To be done:
Write out the data below in full. Keep it exact.

[Stored dataset items]
# # # # # # #
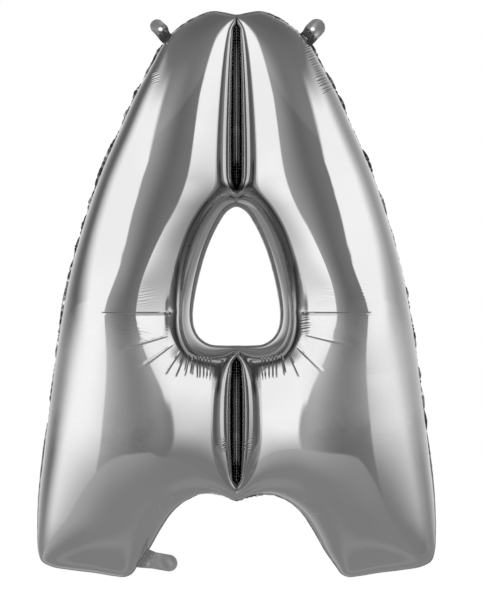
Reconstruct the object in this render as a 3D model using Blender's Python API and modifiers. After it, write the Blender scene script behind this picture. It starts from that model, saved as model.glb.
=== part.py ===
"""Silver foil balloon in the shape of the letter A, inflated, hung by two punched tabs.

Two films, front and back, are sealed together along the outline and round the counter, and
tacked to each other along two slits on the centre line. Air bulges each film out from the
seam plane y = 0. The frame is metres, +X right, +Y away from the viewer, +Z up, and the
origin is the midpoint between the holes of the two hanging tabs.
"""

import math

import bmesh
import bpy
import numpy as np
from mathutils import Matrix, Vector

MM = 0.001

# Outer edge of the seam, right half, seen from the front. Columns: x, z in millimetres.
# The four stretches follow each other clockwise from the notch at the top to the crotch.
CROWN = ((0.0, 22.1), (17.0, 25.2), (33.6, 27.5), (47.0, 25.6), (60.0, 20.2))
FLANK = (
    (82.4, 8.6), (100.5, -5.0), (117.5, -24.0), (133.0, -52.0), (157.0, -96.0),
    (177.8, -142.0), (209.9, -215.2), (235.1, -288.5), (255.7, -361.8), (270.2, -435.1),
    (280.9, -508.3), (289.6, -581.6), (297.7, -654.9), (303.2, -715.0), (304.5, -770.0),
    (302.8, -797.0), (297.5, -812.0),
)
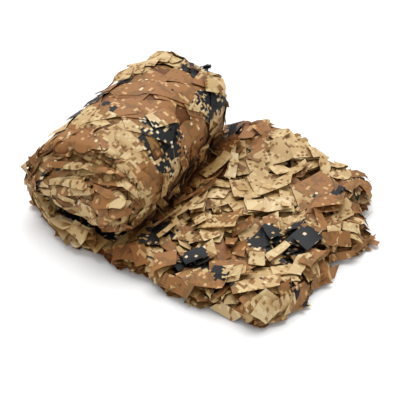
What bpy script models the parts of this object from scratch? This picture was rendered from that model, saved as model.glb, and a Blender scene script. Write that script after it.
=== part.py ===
# # # # # # #
Answer to the problem:
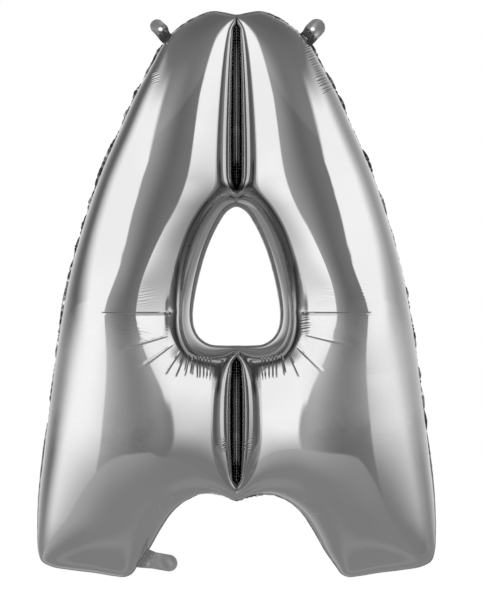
Reconstruct the object in this render as a 3D model using Blender's Python API and modifiers. After it, write the Blender scene script behind this picture. It starts from that model, saved as model.glb.
=== part.py ===
"""Silver foil balloon in the shape of the letter A, inflated, hung by two punched tabs.

Two films, front and back, are sealed together along the outline and round the counter, and
tacked to each other along two slits on the centre line. Air bulges each film out from the
seam plane y = 0. The frame is metres, +X right, +Y away from the viewer, +Z up, and the
origin is the midpoint between the holes of the two hanging tabs.
"""

import math

import bmesh
import bpy
import numpy as np
from mathutils import Matrix, Vector

MM = 0.001

# Outer edge of the seam, right half, seen from the front. Columns: x, z in millimetres.
# The four stretches follow each other clockwise from the notch at the top to the crotch.
CROWN = ((0.0, 22.1), (17.0, 25.2), (33.6, 27.5), (47.0, 25.6), (60.0, 20.2))
FLANK = (
    (82.4, 8.6), (100.5, -5.0), (117.5, -24.0), (133.0, -52.0), (157.0, -96.0),
    (177.8, -142.0), (209.9, -215.2), (235.1, -288.5), (255.7, -361.8), (270.2, -435.1),
    (280.9, -508.3), (289.6, -581.6), (297.7, -654.9), (303.2, -715.0), (304.5, -770.0),
    (302.8, -797.0), (297.5, -812.0),
)
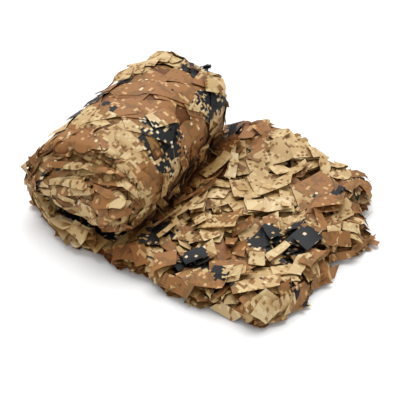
What bpy script models the parts of this object from scratch? This picture was rendered from that model, saved as model.glb, and a Blender scene script. Write that script after it.
=== part.py ===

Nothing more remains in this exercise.